NGOs have popped up around the world in response to the extraction of tourist dollars from the developing world, and you should support them. Friends, a Cambodian NGO, runs restaurants for tourists staffed by street kids training as restaurant managers, cooks, and waiters. Profits from the restaurants are pumped directly back to Friends’s programs for street kids that include AIDS awareness, drug prevention, and transitional homes.

In the developing world, where unemployment rates soar, families make their way by performing jobs in the informal economy. Lacking the capital to start a small business, developing world entrepreneurs try to make ends meet by giving tours, taxiing tourists around, and selling wares. While Frommer’s Guide and Lonely Planet advise against it, trusting informal business people will afford you some of your most memorable travel experiences.

Three: Let go of luxury
In the developing world, luxury channels resources to the rich, making them even more scarce for the poor. According to an October 27 Al Jazeera English report, because of the development of tourist golf resorts in Bali, it has become increasingly difficult for inland villagers to secure water for cooking, bathing, and drinking. Village families walk up to three kilometres to get a single bucket of water. Pumping water from the ground up, Balinese resorts use 3,000 litres of water daily to fill pools, ensure tourists can rinse the salt water out of their hair with a high-pressure nozzle, and water golf course grass.

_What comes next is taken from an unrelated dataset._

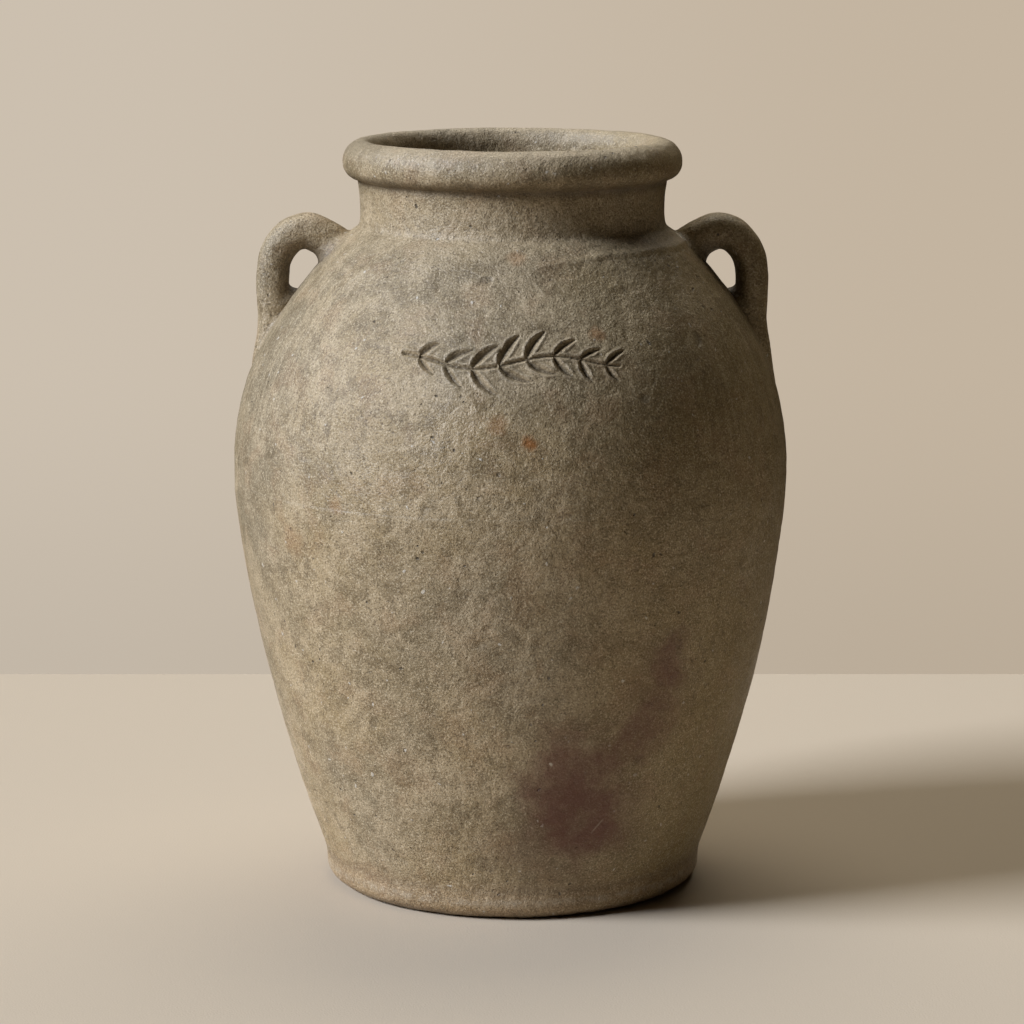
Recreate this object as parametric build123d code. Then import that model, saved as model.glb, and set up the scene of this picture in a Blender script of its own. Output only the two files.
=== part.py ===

In Chuck Thompson’s book, Confessions of a Rogue Travel Writer, he admits hating travelling to the Caribbean because of the gross wealth inequalities all-inclusive resorts have introduced to the area. After a resort owner treats himself to an extravagant five-course meal on a man-made island in an in-ground pool, he and his travel companion see the real side of the Dominican Republic when they cross the island. Seeing corrugated huts in road-side villages puts Thompson off the Caribbean. “Pockets of extravagance in the midst of widespread destitution depress me. If you’re selling me luxury, give me luxury, not a reminder that my comfort comes at the expense of someone else’s poverty,” he writes.

Like everything else, travel is political. So get on the side that helps, not the one that gulps.